I come from a family that uses tissues, not Kleenex; cotton swabs, not Q-tips; that makes photocopies, not Xeroxes; a family that doesn’t tape movies off of TV or download free music off of the internet–an intellectual property family. My dad is an IP attorney. His line of work deals with copyrights, patents, and trade secrets, and his devotion to the protection of these principles has made IP part of our family culture. Growing up, my moral indoctrination included not only “don’t drink; don’t have sex; don’t do drugs,” but also, “don’t plagiarize; don’t refer to generic products by a brand name; don’t pirate music.” In Dad’s eyes, therefore, using a service like Napster or Kazaa would fall (on a scale of moral corruption) somewhere between petty shoplifting and grand larceny. It’s shocking to think how little time has passed between last summer, when I still stood rooted in Dad’s views against downloading music, and now, when my laptop at school has a veritable arsenal of music-pirating software.
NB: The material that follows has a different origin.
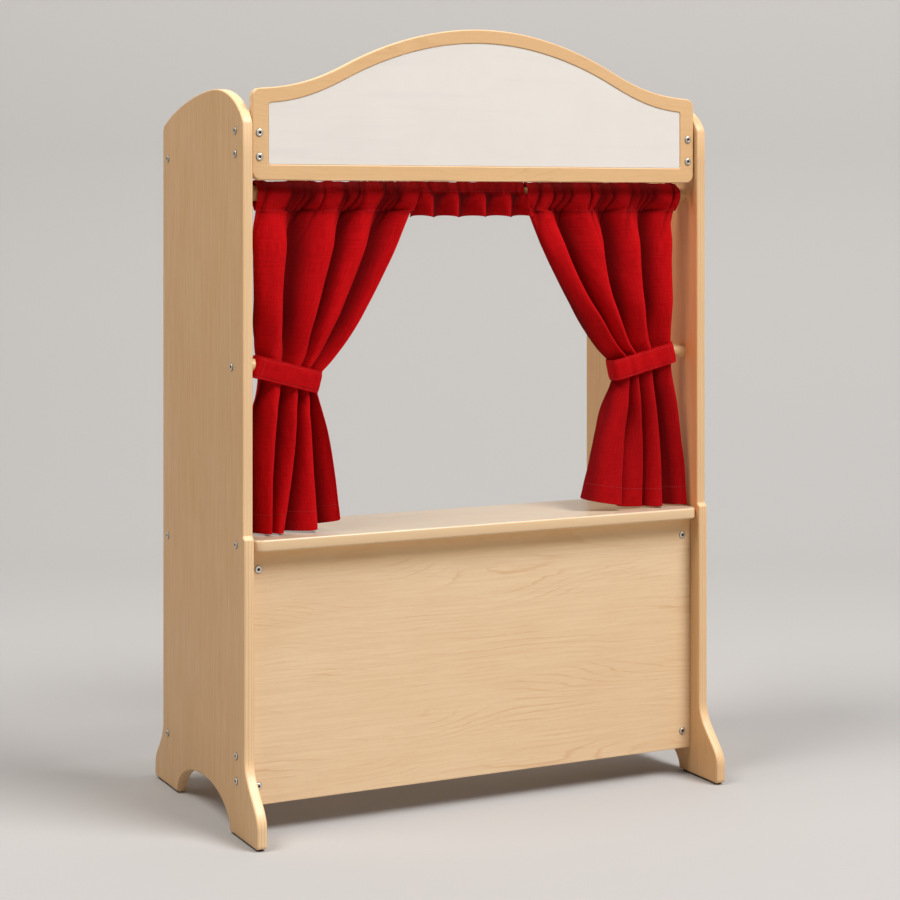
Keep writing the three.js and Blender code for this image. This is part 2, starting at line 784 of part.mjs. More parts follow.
function addCurtain(word, sign) {
  const edge = curtainEdges(word);
  const place = (across, row) => {
    const end = curtainRow(row, edge);
    const inward = sign > 0 ? 1 - across : across;
    const wave = Math.cos(2 * Math.PI * curtain.folds * (inward - curtain.firstRidgeShare));
    return {
      x: sign * mix(end.outerX, end.innerX, inward),
      y: rod.y - end.forward - end.fold * wave,
      z: mix(end.outerZ, end.innerZ, inward ** end.lag),
      half: end.half,
    };
  };
  const cloth = clothGeometry(counts.curtainColumns, curtainRows(), place);
  const ends = [sign * (edge.topInnerX - gap.overrun), sign * (edge.outerX + gap.overrun)];
  const [fromX, toX] = ends.sort((a, b) => a - b);
  addPiece(`curtain_${word}`, cut(cloth, [rodTunnel(fromX, toX)]), red, 0.85);
}

function addValance() {
  const rows = pocketRows(curtainTop, valanceStitch);
  for (const down of [0.5, 1]) {
    rows.push({ zone: 'ruffle', down, half: curtain.cloth / 2 });
  }
  const place = (across, row) => {
    const wave = Math.cos(2 * Math.PI * valance.folds * across);
    const loose = row.zone === 'ruffle' ? row.down : 0;
    const halfSpan = valance.halfWidth + valance.hemFlare * loose;
    const fold = mix(curtain.headingFold, valance.fold, loose);
    const level = mix(valanceStitch, rodHeight - valance.drop, loose);
    const height = level - valance.hemWave * wave * loose;
    return {
      x: halfSpan * (2 * across - 1),
      y: rod.y - fold * wave,
      z: row.zone === 'ruffle' ? height : row.height,
      half: row.half,
    };
  };
  const cloth = clothGeometry(counts.valanceColumns, rows, place);
  const reach = valance.halfWidth + gap.overrun;
  addPiece('valance', cut(cloth, [rodTunnel(-reach, reach)]), red, 0.85);
}

// A tieback is a closed band round the gathered curtain, sloping down towards the stage.
// The peg goes through a buttonhole in its outer end.
function addTieback(word, sign) {
  const edge = curtainEdges(word);
  const waistInnerX = (edge.waistInnerTopX + edge.waistInnerBottomX) / 2;
  const tilt = Math.atan2(curtain.bandSlope, waistOuterX - waistInnerX);
  const innerEnd = waistInnerX - band.innerGap - band.thickness;
  const outerEnd = innerX - band.outerGap;
  const length = (outerEnd - innerEnd) / Math.cos(tilt);
  const halfDepth = curtain.waistFold + curtain.cloth / 2 + band.sideGap + band.thickness;
  const ring = roundedRectangle(-length / 2, -halfDepth, length, 2 * halfDepth, band.round);
  const { thickness } = band;
  ring.holes.push(roundedRectangle(
    thickness - length / 2, thickness - halfDepth,
    length - 2 * thickness, 2 * (halfDepth - thickness), band.round - thickness));
  const geometry = new THREE.ExtrudeGeometry(ring, {
    depth: band.height,
    bevelEnabled: false,
    curveSegments: 3,
  });
  const middleX = (outerEnd + innerEnd) / 2;
  const middleZ = bandInnerHeight + (middleX - waistInnerX) * Math.tan(tilt);
  geometry.translate(0, 0, -band.height / 2).rotateY(-sign * tilt);
  geometry.translate(sign * middleX, rod.y, middleZ);
  const reach = [sign * (waistOuterX + gap.overrun), sign * innerX];
  const [fromX, toX] = reach.sort((a, b) => a - b);
  const radius = peg.radius + gap.bore + gap.seat;
  const buttonhole = roundAlongX(radius, fromX, toX, peg.y, peg.height, counts.pegSides);
  addPiece(`tieback_${word}`, cut(geometry, [toSolid(buttonhole)]), red, 0.85);
}

function addCloth() {
  for (const [word, sign] of [['left', -1], ['right', 1]]) {
    addCurtain(word, sign);
    addTieback(word, sign);
  }
  addValance();
}

addSides();
addPads();
addShelf();
addFrontPanel();
addHeader();
addCleats();
addRails();
addRod();
addPegs();
addCloth();
screws.forEach(addScrew);

// The origin is under the middle of the stand, on the floor.
const toeY = lowerFrontY - side.frontFlare;
const heelY = side.depth + side.rearFlare;
theater.position.y = -(toeY + heelY) / 2;

export default theater;
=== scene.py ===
import math
import random

import bmesh
import bpy
from mathutils import Matrix, Vector, noise


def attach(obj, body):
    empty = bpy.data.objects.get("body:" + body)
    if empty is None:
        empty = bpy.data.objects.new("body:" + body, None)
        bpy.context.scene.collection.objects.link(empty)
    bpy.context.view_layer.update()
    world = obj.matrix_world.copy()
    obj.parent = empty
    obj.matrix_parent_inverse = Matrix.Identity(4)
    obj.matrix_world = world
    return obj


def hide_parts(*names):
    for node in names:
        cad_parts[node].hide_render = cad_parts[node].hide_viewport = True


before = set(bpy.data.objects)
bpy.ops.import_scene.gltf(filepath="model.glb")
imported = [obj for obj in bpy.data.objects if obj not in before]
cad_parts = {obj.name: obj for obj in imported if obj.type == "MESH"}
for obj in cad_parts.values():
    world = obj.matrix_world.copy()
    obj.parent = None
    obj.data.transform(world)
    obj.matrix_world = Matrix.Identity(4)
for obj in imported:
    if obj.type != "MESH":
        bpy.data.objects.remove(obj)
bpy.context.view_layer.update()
print("frame loaded:", len(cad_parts), "nodes")

# Places and small helpers

standShift = -0.1825  # from the middle of the stand's feet to the sides' upper front edge
innerX = 417          # the sides' inner faces, in millimetres from the middle
outerX = 435
barHalf = 416.7       # half the length of the boards and rails between the sides
bothSides = (("left", -1), ("right", 1))


def at(x, y, z):  # millimetres; y is measured from the sides' upper front edge
    return Vector((x * 0.001, y * 0.001 + standShift, z * 0.001))


def mix(a, b, share):
    return a + (b - a) * share


def ease(x, low, high):  # 0 below low, 1 above high, smooth between
    t = min(max((x - low) / (high - low), 0.0), 1.0)
    return t * t * (3 - 2 * t)


def hump(x, middle, width):  # 1 in the middle, fading to 0 on both sides
    return math.exp(-((x - middle) / width) ** 2)


def glide(table, t):  # a smooth line through (t, value) pairs
    if t <= table[0][0]:
        return table[0][1]
    if t >= table[-1][0]:
        return table[-1][1]
    i = max(k for k in range(len(table) - 1) if table[k][0] <= t)
    (t0, a), (t1, b) = table[i], table[i + 1]
    span = t1 - t0

    def slope(k):
        if k <= 0 or k >= len(table) - 1:
            j = min(max(k, 1), len(table) - 1)
            return (table[j][1] - table[j - 1][1]) / (table[j][0] - table[j - 1][0])
        return (table[k + 1][1] - table[k - 1][1]) / (table[k + 1][0] - table[k - 1][0])

    s = (t - t0) / span
    h = s * s * (3 - 2 * s)
    return a + (b - a) * h + span * (slope(i) * s * (1 - s) ** 2 - slope(i + 1) * s * s * (1 - s))


def rough(x, y, z=0.0):  # smooth noise from -1 to 1, the same each run
    return noise.noise(Vector((x, y, z)))


def newObject(name, mesh):
    piece = bpy.data.objects.new(name, mesh)
    bpy.context.scene.collection.objects.link(piece)
    return piece


def objectFrom(bm, name):
    mesh = bpy.data.meshes.new(name)
    bm.to_mesh(mesh)
    bm.free()
    return newObject(name, mesh)


def finishMesh(bm, name, smoothAngle=math.radians(40)):
    piece = objectFrom(bm, name)
    piece.data.shade_smooth()
    piece.data.set_sharp_from_angle(angle=smoothAngle)
    return piece


def settle(piece, body, nodes, material):
    piece.data.materials.clear()
    piece.data.materials.append(material)
    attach(piece, body)
    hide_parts(*nodes)


def applyModifiers(piece):
    shaped = piece.evaluated_get(bpy.context.evaluated_depsgraph_get())
    mesh = bpy.data.meshes.new_from_object(shaped)
    piece.modifiers.clear()
    piece.data = mesh


# Camera, set by the photo's perspective

camera = {"lens": 84.278, "place": (-1.6287, -3.3048, 1.0017), "turn": -26.55, "shiftY": -0.26899}


def makeCamera():
    data = bpy.data.cameras.new("camera")
    data.lens = camera["lens"]
    data.sensor_width = 36
    data.shift_y = camera["shiftY"]
    data.clip_end = 50
    piece = newObject("camera", data)
    piece.location = camera["place"]
    piece.rotation_euler = (math.radians(90), 0, math.radians(camera["turn"]))
    bpy.context.scene.camera = piece


makeCamera()

# Helpers for shader nodes


def newGroup(name, inputs, outputs):
    tree = bpy.data.node_groups.new(name, "ShaderNodeTree")
    for label, kind, value in inputs:
        socket = tree.interface.new_socket(label, in_out="INPUT", socket_type="NodeSocket" + kind)
        if value is not None:
            socket.default_value = value
    for label, kind in outputs:
        tree.interface.new_socket(label, in_out="OUTPUT", socket_type="NodeSocket" + kind)
    return tree, tree.nodes.new("NodeGroupInput"), tree.nodes.new("NodeGroupOutput")


def plug(tree, socket, value):
    if isinstance(value, bpy.types.NodeSocket):
        tree.links.new(value, socket)
    else:
        socket.default_value = value


def calc(tree, operation, a, b=0.0):
    node = tree.nodes.new("ShaderNodeMath")
    node.operation = operation
    plug(tree, node.inputs[0], a)
    plug(tree, node.inputs[1], b)
    return node.outputs[0]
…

When I first arrived at school, I was determined not to use music pirating services. I never had before, and I assumed that I never would. I even (though I didn’t realize it at the time) looked down upon those who did. It was partially a matter of principle: I really did believe that musicians should be paid for the goods and services they provide, just like merchants of more tangible commodities. Mostly, though, I decided to abstain from downloading music out of respect for Dad and his work. I didn’t want to do anything that he wouldn’t be proud of, and I knew that using the kinds of services he spends eight hours a day crusading against would be like spitting in his face.
After a while, though, my resolve began to wear away. I became curious about downloading music. It seemed so easy, an effortless way to gain access to any song imaginable; so inexpensive and practical, a way to try new music without a $16 commitment. I found myself using the same rationale people use when they start drinking or smoking, fully aware that their parents would disapprove: Why not? It feels good. Everybody else is doing it. How would my father even find out? And underneath it all, I recognized that nagging, oh-so-typical urge to rebel just for the hell of it.
So I downloaded Kazaa. As I registered I felt giddy and nervous and terribly guilty, but so very very excited to be able to download music and not fear the wrath of the IP father, and I enjoyed downloading dozens of songs, songs I knew, songs friends had recommended, and songs I had never even heard of. I downloaded the Beatles, Ben Harper, Phillip Glass, Grandmaster Flash, anything that I could click on, and it felt good—except the gnawing guilt I felt when I realized that I had created a part of my life that I would be ashamed to tell my father about. The gnawing grew over the course of several weeks, until every time I used the service I felt dirty. By this time there were other aspects of my life that wouldn’t have thrilled my father, and felt I had to do something about it. I had to reclaim this last bastion of my morality. I had to fix my life so that my father—so that Dad—wouldn’t be ashamed of me.
So I uninstalled Kazaa. I erased every trace of it from my computer—first, the icons, then, the software itself. My first feeling was of freedom; my second, of moral superiority. Surely, the fact that I didn’t download music anymore made me a better person, one respectful of hard work and the sanctity of private property and all that good American stuff. I was continuing our family’s fine tradition of practicing what we preach. I was making Dad proud. After a while, though, my mind kept drifting back to happier, freer times when I could download music whenever I wished and listen to it with reckless abandon, when amazon.com never appeared on my site history, and when my wallet was a bit fatter. I missed the variety, the diversion, and the fabulous convenience.
So I reinstalled Kazaa. There they were—all my songs waiting for me like old drinking buddies—and I was happy to rejoin them, despite the vice that their company demanded. But this time, the comfortable complacency lasted longer. This time, it wasn’t tempered by concern for my father’s values. The gnawing guilt did not return. When it came right down to it, my own pleasure and convenience had become more important than my need to follow in Daddy’s footsteps. Realizing this, I felt disloyal, selfish, dirty all over again, and while I realized the relatively minor nature of my transgression, I was nonetheless troubled by the way I was systematically divorcing myself from my family’s moral code. I knew that downloading music was something my father would not approve of, and that it was driving a wedge between me and my family. I knew that from then on, anything I said about musicians’ rights to be paid for their work, about the sanctity of private property, or about my dedication to the way I was raised would be hypocritical. It saddened me to think that my father’s code of ethics, which had been the gospel in my childhood and a handy guidebook in my adolescence, had become more or less irrelevant. By reinstalling Kazaa, I had reiterated my loss of respect for my father’s work and effectively ended my affiliation with his ideology. My whole relationship with my family had changed. I didn’t feel as much a part of it anymore, since I had voluntarily alienated myself from one of its distinguishing features. I could no longer pretend to be a vessel for Daddy’s values, a reincarnation newer and stronger and even more committed than the original. I could no longer claim with pride that I acted on the principles under which I was raised, even in a matter so small as how I listened to music.
But oh, the variety! Oh, the diversion! Oh, the fabulous convenience!